Study Shows Modified Bacteria Can Tackle Drug-resistant Lung Infection

A cross-section of a mouse lung infected with Pseudonomas aeruginosa. The mouse was treated with a version of Mycoplasma pneumoniae that is able to produce therapeutic molecules. Credit: Rocco Mazzolini/CRG

Ventilator-associated pneumonia, an infection caused by the multi-drug resistant bacteria Pseudomonas aeruginosa, typically affects 1-in-4 critically ill patients who require intubation. However, that percentage soared for intubated patients with severe COVID-19, exceeding 50 percent.

P. aeruginosa infections are difficult to treat because the bacteria live in communities that form biofilms. The biofilms attach themselves to the surface of endotracheal tubes used by ventilator-assisted patients, forming impenetrable structures that escape the reach of antibiotics. Ventilator-associated pneumonia (VAP) can extend a patient’s duration in ICU for up to 13 days, and kills up to 13 percent of patients.

Now, researchers from the Center for Genomic Regulation have designed the first “living medicine” to treat infections caused by P. aeruginosa. The treatment involves using a modified version of the bacterium Mycoplasma pneumoniae, repurposing it to attack P. aeruginosa.
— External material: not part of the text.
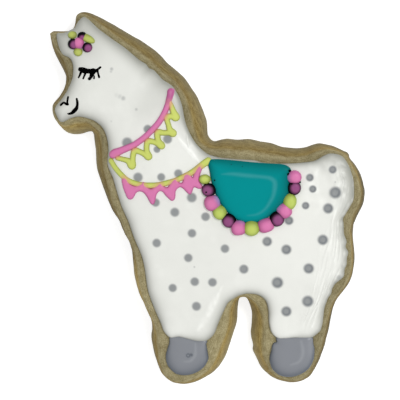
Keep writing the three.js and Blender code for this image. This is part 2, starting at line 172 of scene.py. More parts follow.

The bacterium is then used in combination with low doses of the same antibiotics that P. aeruginosa is normally resistant to.

For the study, published in Nature Biotechnology, the team equipped M. pneumoniae with the ability to produce various molecules to kill the biofilms, including pyocins, or toxins naturally produced by bacteria to kill or inhibit the growth of strains.

To test the “living medicine,” the team collected P. aeruginosa biofilms from the endotracheal tubes of 16 patients in intensive care units. They then administered the treatment to mice. According to the study results, the M. pneumoniae-derived medicine doubled mouse survival rate compared with controls using no treatment.

Additionally, the researchers found that a single, high dose of the treatment showed no signs of toxicity in the lungs. Once the treatment had finished its course, the innate immune system cleared the modified bacteria in four days.

“We have developed a battering ram that lays siege to antibiotic-resistant bacteria,” said co-corresponding author of the study María Lluch, Chief Scientific Officer at Pulmobiotics. “The treatment punches holes in their cell walls, providing crucial entry points for antibiotics to invade and clear infections at their source.”

With just 684 genes and no cell wall, the researchers say M. pneumoniae holds significant advantages over other bacteria, making it ideal for engineering biology—specifically respiratory infections. For example, in the latest study, modified M. pneumoniae was shown to travel straight to the source of the lung infection—where it quickly and efficiently produced a variety of therapeutic molecules.

But lung infections are not the only type of respiratory infections. Luckily, the scientists say M. pneumoniae’s demonstrated success in the lung opens the door for other diseases, such as lung cancer or asthma.

“The bacterium can be modified with a variety of different payloads—whether these are cytokines, nanobodies or defensins. The aim is to diversify the modified bacterium’s arsenal and unlock its full potential in treating a variety of complex diseases,” said Luis Serrano, research professor at the Catalan Institution for Research and Advanced Studies in Spain.

In addition to the “living medicine,” Serrano and his team used their M. pneumoniae expertise to design new proteins that can be delivered by the bacteria. They are currently using these proteins to target inflammation caused by P. aeruginosa infections.